The foppery and frippery of Villadom are miserable outlets for human energy. If this is the end of civilised beings, give me rather the wildest life of primitive barbarians, for they, at least, wish to learn higher arts of living. No past civilisation presents this picture of Philistine apathy to the nobler interests of life. Karl Pearson says truly that the two most pitiful illustrations of our pseudo-civilisation may be seen in the main streets of the West End of London. In the afternoon you see crowds of idle, shallow women standing, rapt in the admiration of bits of ribbon in the windows of the drapery stores. A few hours later, when the shops are closed, another army of women parade the pavements, ogling and smirking in their nightly quest for the bread of prostitution. The "ladies" of the afternoon promenade are mostly the wives and daughters of Villadom. They do not know how largely responsible they are for that nocturnal orgy of the streets when they are snug in their luxurious drawing-rooms. It is the fetish-worship of Respectability that makes thousands of women redundant, drives some to the streets, and condemns others to withered celibacy. Men realise that the Respectable daughters of Villadom are luxuries that they cannot afford to maintain, in early life, at least; and the demi-monde know this, too. As Mr. W. R. Greg wrote: "While the monde has been deteriorating, the demi-monde has been improving; as the one has grown stupider and costlier, the other has grown, more attractive, more decorous, and more easy. The ladies there are now often as clever and amusing, usually more beautiful, and not infrequently (in external demeanour, at least,) as modest, as their rivals in more recognised society."

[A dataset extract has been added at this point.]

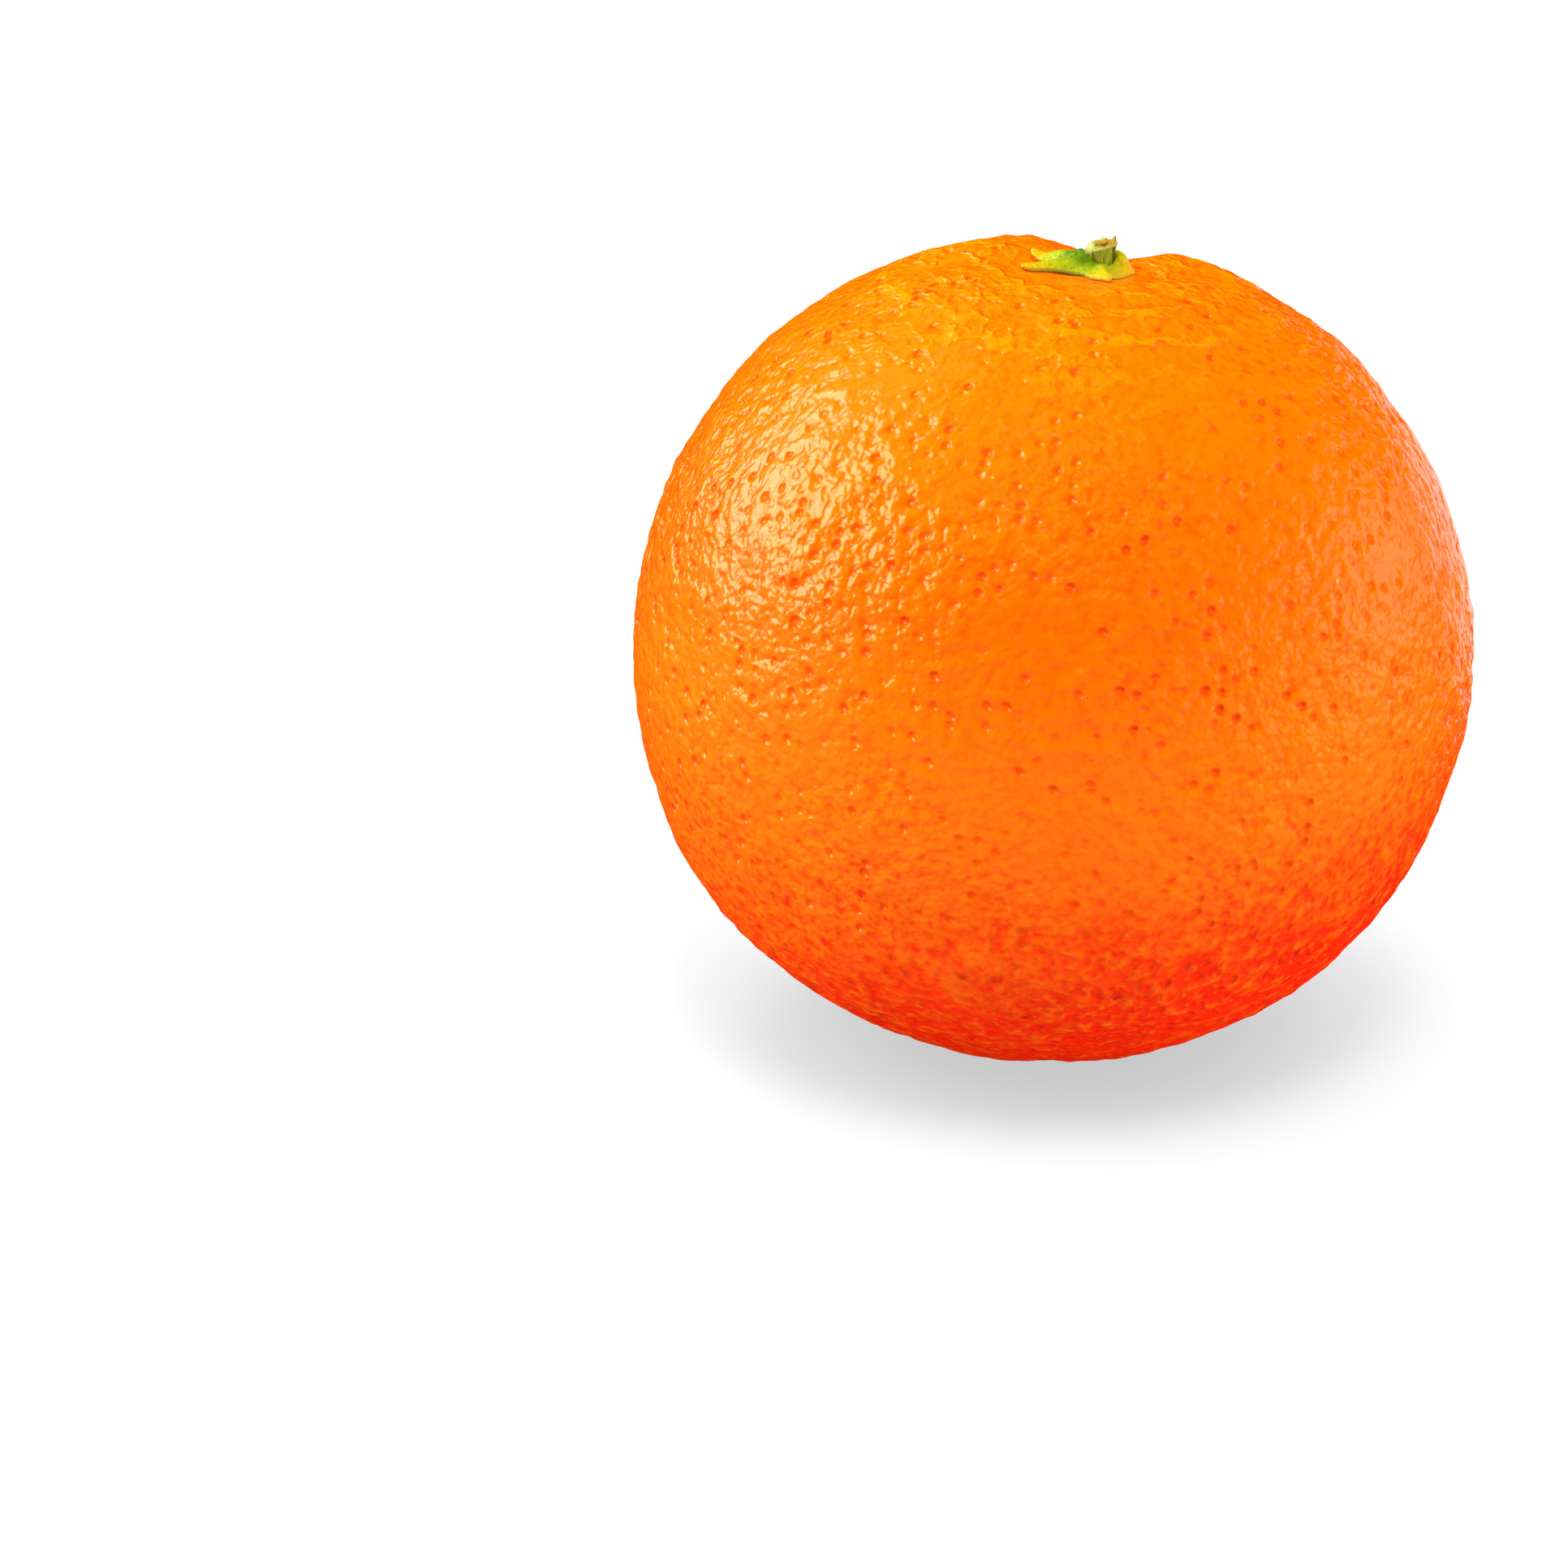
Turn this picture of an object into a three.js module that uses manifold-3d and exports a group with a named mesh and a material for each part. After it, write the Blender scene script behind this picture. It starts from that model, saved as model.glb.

This writer, rightly or wrongly, affirms that the way to set things straight in this anomaly of polyandry for thousands of women, and celibacy for thousands of their sisters is by the respectable ladies emulating the manners, and attaining the charms of the hetÆrÆ, in "cheerfulness and kindliness of demeanour," "economy of style," and "ease and simplicity."

I know the advanced women—some of them, at any rate—will tell me that men are not worth winning at this expense, and that they prefer to go their own ways alone. So be it. There is no coercion to matrimony for such as elect to remain in single independence. On the other hand, we have not yet killed the sexual attraction and the maternal instinct in all our emancipated women. And, as for the girls of Villadom, they, at all events, look upon marriage as their destiny. Then, I say, let them get rid of this spurious virtue of Respectability, which costs so much to maintain, and is worth nothing after all their pains. Villadom exists principally for women. Bachelor men do not, as a rule, need domestic whim-whams and nick-nacks to make them happy in their "diggings." Villadom has been built and embellished for the fair sex; they reign almost supreme there, and it is their part to refine the atmosphere of their domain.